When was the last time you gave or received a hug? For 89-year-old Janet Janis, it was yesterday, when her Visiting Angels caregiver surprised Janis with an impromptu drop-in.
Janis is a widow and relies on her Visiting Angels CNA for company and non-medical assistance. According to KSL, the thoughtful hug made Janis’ day.
Visiting Angels is a national franchise that provides personalized in-home care for older adults. This includes companionship, respite care and more.
Hugging and your health
According to KSL, this week, nearly all of Visiting Angels’ 100 clients in the Salt Lake valley will be getting an extra Valentine’s Day visit. And, if they want, the visit can include a warm hug, just like Janis’.

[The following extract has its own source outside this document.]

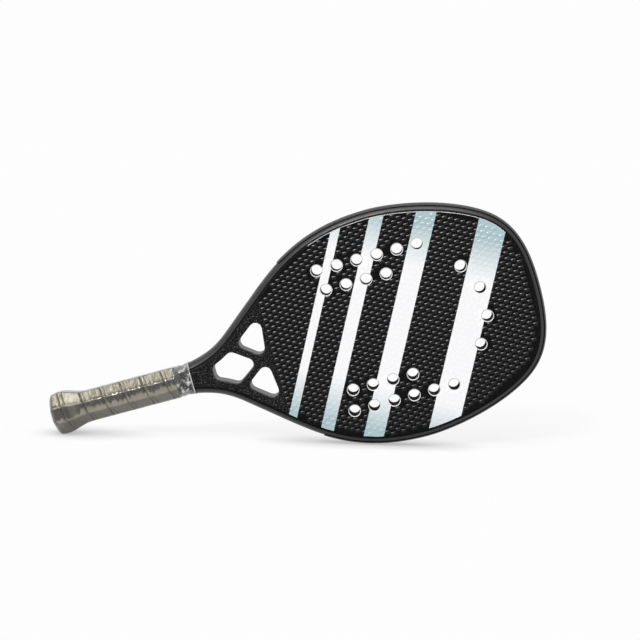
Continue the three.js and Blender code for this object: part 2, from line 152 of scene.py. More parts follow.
def on_racket(tree):
    """The place on the racket that is shaded, as its along, deep and across."""
    place = add_node(tree, "ShaderNodeTexCoord").outputs["Object"]
    return add_node(tree, "ShaderNodeMapping", {"Vector": place, "Location": RACKET.translation,
                    "Rotation": RACKET.to_euler()}, vector_type="TEXTURE")


# %% [markdown]
# ## Room and light
#
# The picture is a white studio. The room and the floor show as plain white to the camera and in
# reflections, while the floor keeps part of its own shade so that the racket's shadow stays. Plain
# white would hide the darkest part of it, where the racket touches the paper, so an Ambient
# Occlusion node dims the white there. The lights are suns, because a sun lights the whole floor
# evenly and leaves no bright pool. A wide one from above gives every upper edge a soft highlight,
# and a small one from the front gives glints.

# %% White room
ROOM_LEVEL = 0.3
SHOWN_WHITE = 0.985

world = bpy.data.worlds.new("white_studio")
world.use_nodes = True
bpy.context.scene.world = world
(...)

So why is this important? Well, roughly four in 10 adults aged 52 to 71 consider themselves lonely, according to research. Moreover, the Pew Research Center reports that more than one-quarter of Americans age 65 or older live alone, increasing feelings of social isolation.
These feelings don’t just take a mental toll — a study in the journal Heart, found that people who are lonely or socially isolated are at greater risk of heart attack and stroke than people with stronger social connections. Further research found that loneliness increases the risk of heart disease and diabetes.
Companionship and consensual physical touch, however, have been proven to offset loneliness-related health detriments. Science says hugging, in particular, can work wonders for an individual’s health.
“Interpersonal touch is emerging as an important topic in the study of adult relationships,” stated research published in the journal PLOS One. This study found that hugging a loved one can lighten their mood, while other research cited hugging’s role as a stress reliever and protector against pathogens. “Greater perceived support and more-frequent hugs each predicted less-severe illness signs,” research in the Association for Psychological Science confirmed.
Hugs not drugs?
Well, technically you can have both — hugging your loved one will send their oxytocin hormone levels soaring. Conveniently, oxytocin is sometimes called “the love drug.”
So, as a cherry on top of your loved ones’ Valentine’s Day, ask them if they want a hug. And if it makes their day like it made Janis’, luckily hugging isn’t reserved just for holidays.